I didn't feel like the job might be mine. But I didn't feel like I was only a formality.

I enjoyed those interviews. It reminded me, in a good way, of MLA interviews that seemed to "go well." It reminded me, too, that often those interviews don't result in a job, but somehow the civility of the conversation takes the sting away. Not all the sting, but some.

I come home, peel off my suit, and look at my nose in the mirror. I had taken my nose ring out before driving down to school, so I wouldn't forget and accidentally leave it in for an interview. I try to put the ring back in but it won't go. Did my piercing close overnight? I panic, then remember I've had it for at least six years. Sure enough, a straight post goes right in.

I look at myself in the mirror, a forty-five year old woman sticking pins in her nose to make sure she is still who she thinks she is. Maybe I don't fit in to anyone's idea of a summer firm hire. If so, I can breathe a sigh of relief and start looking for public interest summer jobs. The pay might not be great, but the work is supposed to be fantastically rewarding, public interest lawyers are among the happiest lawyers around, and I can probably wear nose jewelry sometimes.

On the other hand, that Summer Associate money sure would help out with tuition next year. Sigh.

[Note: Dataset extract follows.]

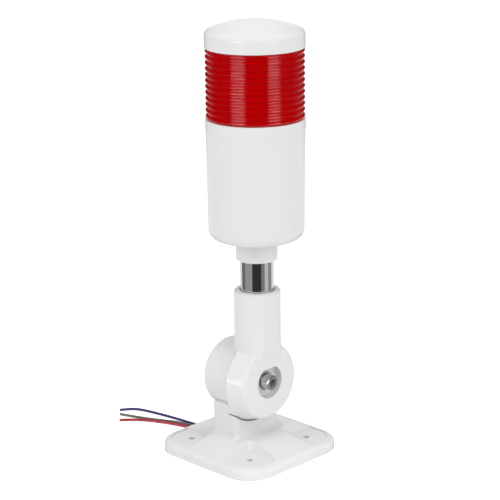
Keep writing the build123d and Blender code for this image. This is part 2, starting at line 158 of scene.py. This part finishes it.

I think that perhaps I'll have to get one of those nose screws that slips easily out and back in. You can take it out when you go to work and put it back in when you come home.

Nose screw. What a weird term.


Lawfrog said...

Even if a job doesn't result from the interviews, it sounds like you made some good contacts. I love your answer about universities being corporate employers. That is the truth. I am an alum of "Nike University" aka University of Oregon.

Nose screw...yeah that is a weird term. But then, there are many ways to be screwed in the legal field.;)

Sfrajett said...

Ha ha good point, lawfrog! I agree that the whole process is worth it, if only to get better at doing interviews. And it's fun to transform oneself with a suit every now and then!